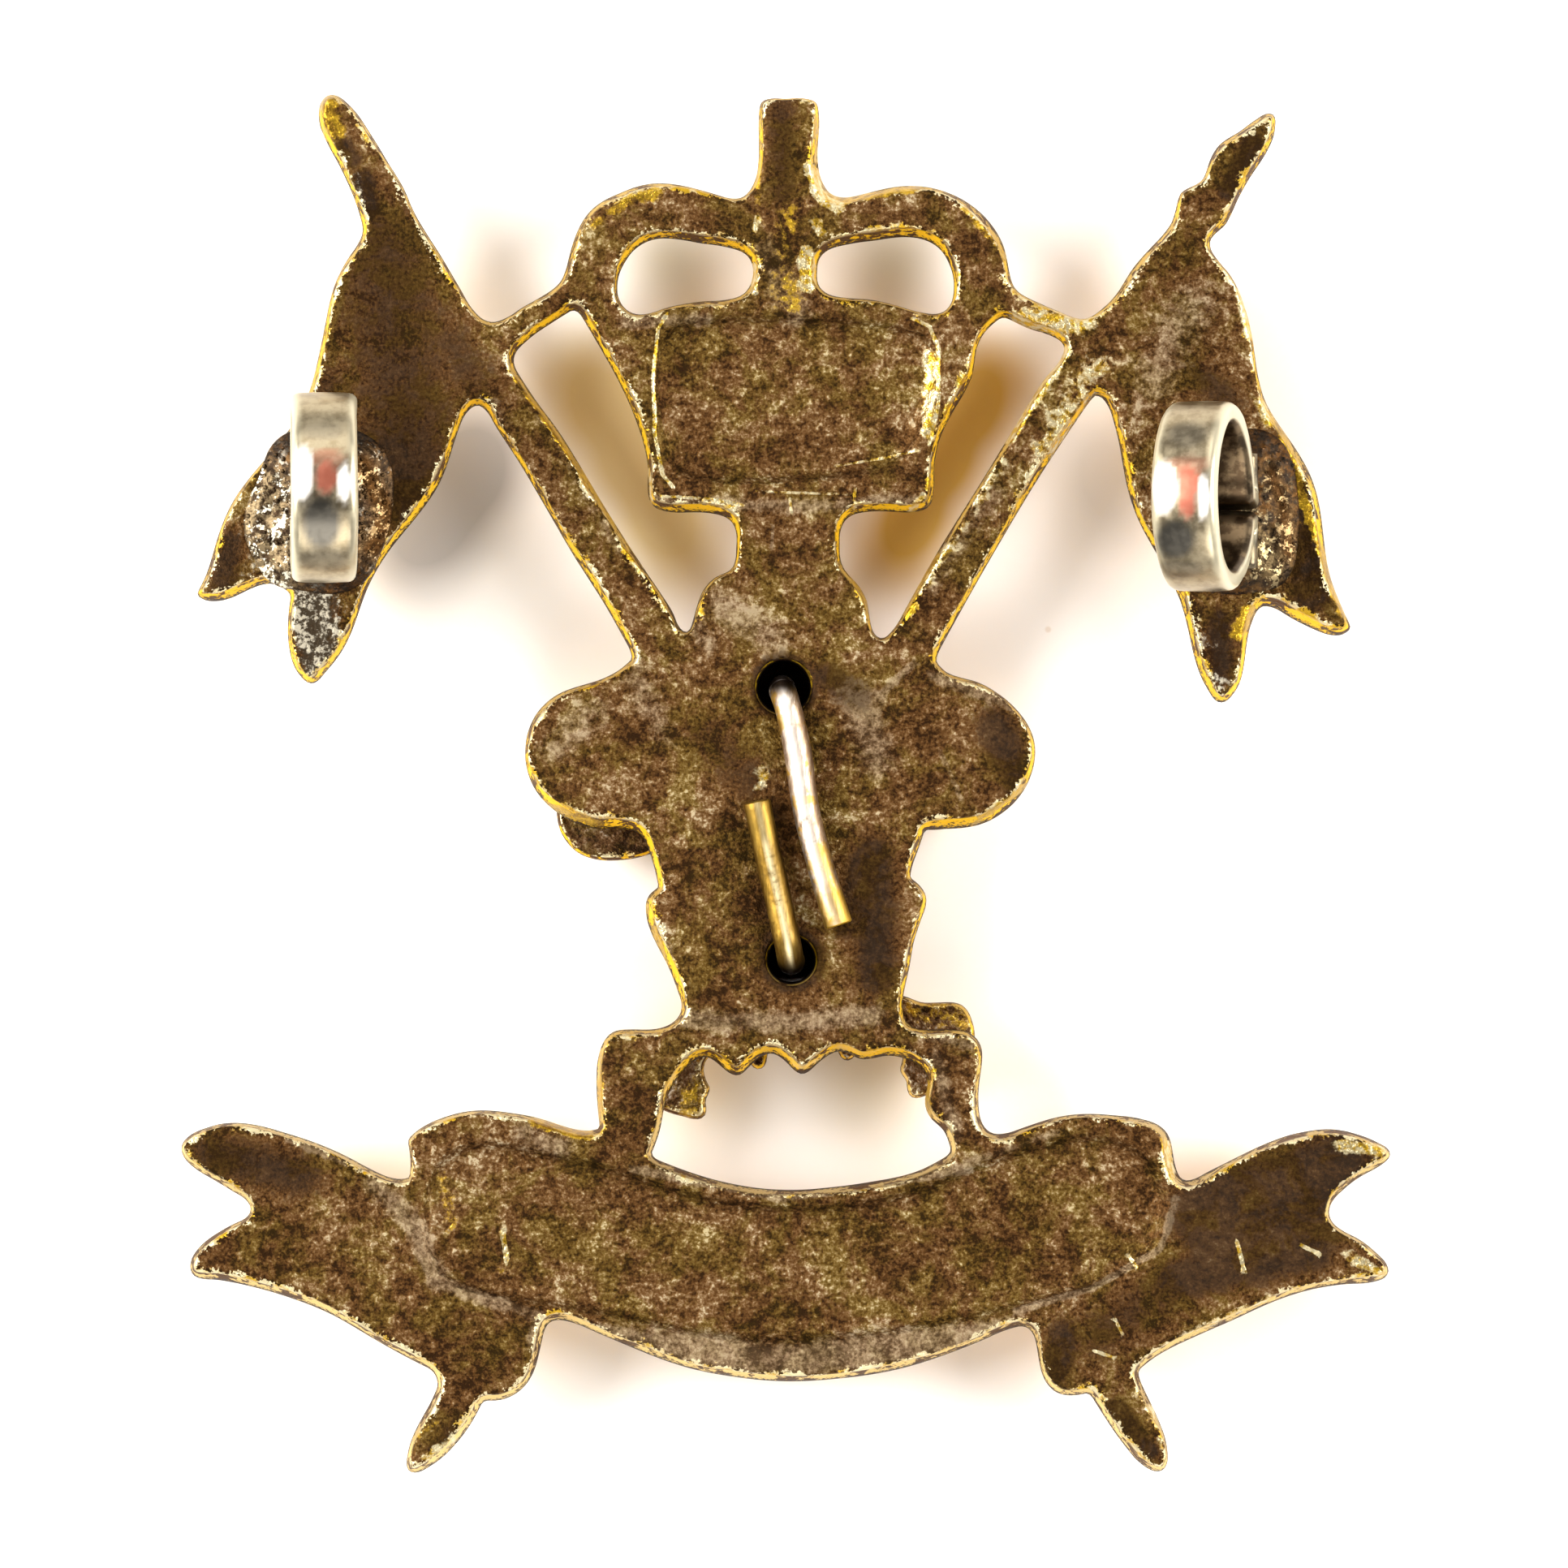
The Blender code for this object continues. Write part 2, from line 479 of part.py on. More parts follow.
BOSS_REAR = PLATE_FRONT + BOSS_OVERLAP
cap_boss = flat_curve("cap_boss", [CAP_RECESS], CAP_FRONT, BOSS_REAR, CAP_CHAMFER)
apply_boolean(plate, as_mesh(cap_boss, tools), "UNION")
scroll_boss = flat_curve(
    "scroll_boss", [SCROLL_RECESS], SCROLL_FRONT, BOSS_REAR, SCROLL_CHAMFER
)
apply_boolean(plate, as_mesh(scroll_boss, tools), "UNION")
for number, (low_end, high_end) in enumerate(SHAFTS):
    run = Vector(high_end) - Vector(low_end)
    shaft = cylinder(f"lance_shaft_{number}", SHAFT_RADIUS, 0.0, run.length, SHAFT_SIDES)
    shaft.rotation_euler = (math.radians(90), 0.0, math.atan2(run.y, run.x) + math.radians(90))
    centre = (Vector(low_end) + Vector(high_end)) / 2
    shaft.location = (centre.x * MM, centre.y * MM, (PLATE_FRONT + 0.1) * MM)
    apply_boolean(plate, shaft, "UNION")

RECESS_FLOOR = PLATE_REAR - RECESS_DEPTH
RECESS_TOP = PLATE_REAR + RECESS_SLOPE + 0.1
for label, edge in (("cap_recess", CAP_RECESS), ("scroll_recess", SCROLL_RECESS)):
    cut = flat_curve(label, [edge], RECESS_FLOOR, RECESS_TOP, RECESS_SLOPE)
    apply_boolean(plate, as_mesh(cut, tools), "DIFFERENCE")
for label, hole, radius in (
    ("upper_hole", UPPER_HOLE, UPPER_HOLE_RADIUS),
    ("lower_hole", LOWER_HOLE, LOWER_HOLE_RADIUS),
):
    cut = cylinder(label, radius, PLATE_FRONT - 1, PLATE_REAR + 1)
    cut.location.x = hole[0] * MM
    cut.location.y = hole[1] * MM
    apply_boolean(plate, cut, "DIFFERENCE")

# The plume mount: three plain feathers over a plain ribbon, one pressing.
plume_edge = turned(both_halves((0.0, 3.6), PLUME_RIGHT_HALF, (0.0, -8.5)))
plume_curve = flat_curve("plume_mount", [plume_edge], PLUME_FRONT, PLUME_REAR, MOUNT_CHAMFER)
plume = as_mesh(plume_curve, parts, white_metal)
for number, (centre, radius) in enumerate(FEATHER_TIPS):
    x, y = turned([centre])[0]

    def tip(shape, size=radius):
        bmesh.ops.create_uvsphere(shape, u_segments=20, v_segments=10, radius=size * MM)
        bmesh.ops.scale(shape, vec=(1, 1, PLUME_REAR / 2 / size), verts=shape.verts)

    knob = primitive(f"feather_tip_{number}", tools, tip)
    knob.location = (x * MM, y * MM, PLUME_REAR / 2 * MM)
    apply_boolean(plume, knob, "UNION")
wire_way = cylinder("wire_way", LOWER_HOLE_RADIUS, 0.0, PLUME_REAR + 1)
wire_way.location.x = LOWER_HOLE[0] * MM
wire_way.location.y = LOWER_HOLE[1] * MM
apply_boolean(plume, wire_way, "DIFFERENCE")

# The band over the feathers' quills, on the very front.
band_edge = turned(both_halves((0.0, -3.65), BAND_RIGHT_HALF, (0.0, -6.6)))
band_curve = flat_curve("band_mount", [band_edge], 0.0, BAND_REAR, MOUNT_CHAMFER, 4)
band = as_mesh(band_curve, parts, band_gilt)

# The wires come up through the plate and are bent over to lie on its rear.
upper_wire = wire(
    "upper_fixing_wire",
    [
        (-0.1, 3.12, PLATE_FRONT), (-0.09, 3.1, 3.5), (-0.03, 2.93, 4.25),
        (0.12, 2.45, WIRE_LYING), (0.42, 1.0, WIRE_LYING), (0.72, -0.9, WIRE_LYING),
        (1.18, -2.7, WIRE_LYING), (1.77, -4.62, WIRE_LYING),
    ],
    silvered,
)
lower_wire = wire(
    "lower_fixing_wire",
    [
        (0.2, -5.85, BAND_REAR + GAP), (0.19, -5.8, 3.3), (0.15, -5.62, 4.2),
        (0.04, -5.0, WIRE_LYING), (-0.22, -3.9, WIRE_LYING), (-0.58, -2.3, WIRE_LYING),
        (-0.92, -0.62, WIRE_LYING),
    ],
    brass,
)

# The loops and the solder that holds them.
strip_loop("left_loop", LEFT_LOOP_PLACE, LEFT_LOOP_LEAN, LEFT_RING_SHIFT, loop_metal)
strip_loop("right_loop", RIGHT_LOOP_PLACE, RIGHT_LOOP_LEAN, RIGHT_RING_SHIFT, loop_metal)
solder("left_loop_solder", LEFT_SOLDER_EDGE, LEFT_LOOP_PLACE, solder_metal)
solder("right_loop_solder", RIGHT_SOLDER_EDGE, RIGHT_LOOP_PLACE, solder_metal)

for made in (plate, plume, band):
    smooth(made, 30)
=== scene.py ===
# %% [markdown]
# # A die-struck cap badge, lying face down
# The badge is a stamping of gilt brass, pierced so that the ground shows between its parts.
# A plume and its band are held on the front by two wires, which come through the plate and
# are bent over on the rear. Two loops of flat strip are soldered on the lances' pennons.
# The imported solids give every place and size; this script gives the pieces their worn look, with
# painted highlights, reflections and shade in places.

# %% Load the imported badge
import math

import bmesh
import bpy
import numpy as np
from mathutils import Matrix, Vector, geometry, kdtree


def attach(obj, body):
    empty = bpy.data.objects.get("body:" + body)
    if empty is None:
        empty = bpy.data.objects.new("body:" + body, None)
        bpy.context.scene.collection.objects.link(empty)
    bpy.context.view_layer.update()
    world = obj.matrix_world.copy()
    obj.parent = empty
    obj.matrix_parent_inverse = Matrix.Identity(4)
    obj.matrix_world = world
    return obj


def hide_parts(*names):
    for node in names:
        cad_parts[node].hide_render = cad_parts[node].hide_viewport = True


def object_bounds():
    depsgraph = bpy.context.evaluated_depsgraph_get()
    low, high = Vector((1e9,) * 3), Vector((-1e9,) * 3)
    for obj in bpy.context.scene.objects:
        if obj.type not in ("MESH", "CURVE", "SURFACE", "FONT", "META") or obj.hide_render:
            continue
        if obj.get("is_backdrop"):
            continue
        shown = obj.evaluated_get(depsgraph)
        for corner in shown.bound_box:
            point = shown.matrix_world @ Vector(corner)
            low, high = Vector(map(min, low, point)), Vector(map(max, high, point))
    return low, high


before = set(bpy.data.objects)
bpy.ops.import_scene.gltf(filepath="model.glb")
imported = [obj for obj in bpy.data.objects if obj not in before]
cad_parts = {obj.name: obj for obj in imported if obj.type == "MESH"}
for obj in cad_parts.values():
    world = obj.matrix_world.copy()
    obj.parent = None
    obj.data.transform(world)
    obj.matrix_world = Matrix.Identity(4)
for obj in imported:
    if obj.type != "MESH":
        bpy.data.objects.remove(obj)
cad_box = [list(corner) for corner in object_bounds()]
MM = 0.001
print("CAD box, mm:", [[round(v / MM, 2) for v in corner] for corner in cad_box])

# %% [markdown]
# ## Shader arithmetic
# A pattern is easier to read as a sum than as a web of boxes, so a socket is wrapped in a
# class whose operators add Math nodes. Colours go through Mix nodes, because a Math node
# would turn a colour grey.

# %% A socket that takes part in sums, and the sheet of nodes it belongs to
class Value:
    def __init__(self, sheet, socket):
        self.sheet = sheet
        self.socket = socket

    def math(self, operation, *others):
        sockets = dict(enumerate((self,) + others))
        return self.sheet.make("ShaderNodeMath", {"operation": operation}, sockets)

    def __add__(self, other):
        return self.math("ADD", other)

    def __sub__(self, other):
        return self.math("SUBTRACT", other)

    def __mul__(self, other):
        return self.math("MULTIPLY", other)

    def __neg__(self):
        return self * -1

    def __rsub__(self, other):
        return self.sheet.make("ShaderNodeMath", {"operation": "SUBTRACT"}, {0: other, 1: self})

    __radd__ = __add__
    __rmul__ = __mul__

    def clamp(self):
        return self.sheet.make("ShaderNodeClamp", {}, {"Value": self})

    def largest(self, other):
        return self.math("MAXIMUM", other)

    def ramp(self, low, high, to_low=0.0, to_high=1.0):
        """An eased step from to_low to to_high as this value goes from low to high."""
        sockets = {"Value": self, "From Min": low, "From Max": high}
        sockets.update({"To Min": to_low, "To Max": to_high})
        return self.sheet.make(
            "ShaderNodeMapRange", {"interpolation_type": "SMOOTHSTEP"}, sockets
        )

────

*TASK OBJECTIVE:*
Retype verbatim the lines that run from the line containing "# The loops and the solder that holds them." to the line containing "if empty is", both inclusive, and no others.

*THE ANSWER:*
# The loops and the solder that holds them.
strip_loop("left_loop", LEFT_LOOP_PLACE, LEFT_LOOP_LEAN, LEFT_RING_SHIFT, loop_metal)
strip_loop("right_loop", RIGHT_LOOP_PLACE, RIGHT_LOOP_LEAN, RIGHT_RING_SHIFT, loop_metal)
solder("left_loop_solder", LEFT_SOLDER_EDGE, LEFT_LOOP_PLACE, solder_metal)
solder("right_loop_solder", RIGHT_SOLDER_EDGE, RIGHT_LOOP_PLACE, solder_metal)

for made in (plate, plume, band):
    smooth(made, 30)
=== scene.py ===
# %% [markdown]
# # A die-struck cap badge, lying face down
# The badge is a stamping of gilt brass, pierced so that the ground shows between its parts.
# A plume and its band are held on the front by two wires, which come through the plate and
# are bent over on the rear. Two loops of flat strip are soldered on the lances' pennons.
# The imported solids give every place and size; this script gives the pieces their worn look, with
# painted highlights, reflections and shade in places.

# %% Load the imported badge
import math

import bmesh
import bpy
import numpy as np
from mathutils import Matrix, Vector, geometry, kdtree


def attach(obj, body):
    empty = bpy.data.objects.get("body:" + body)
    if empty is None:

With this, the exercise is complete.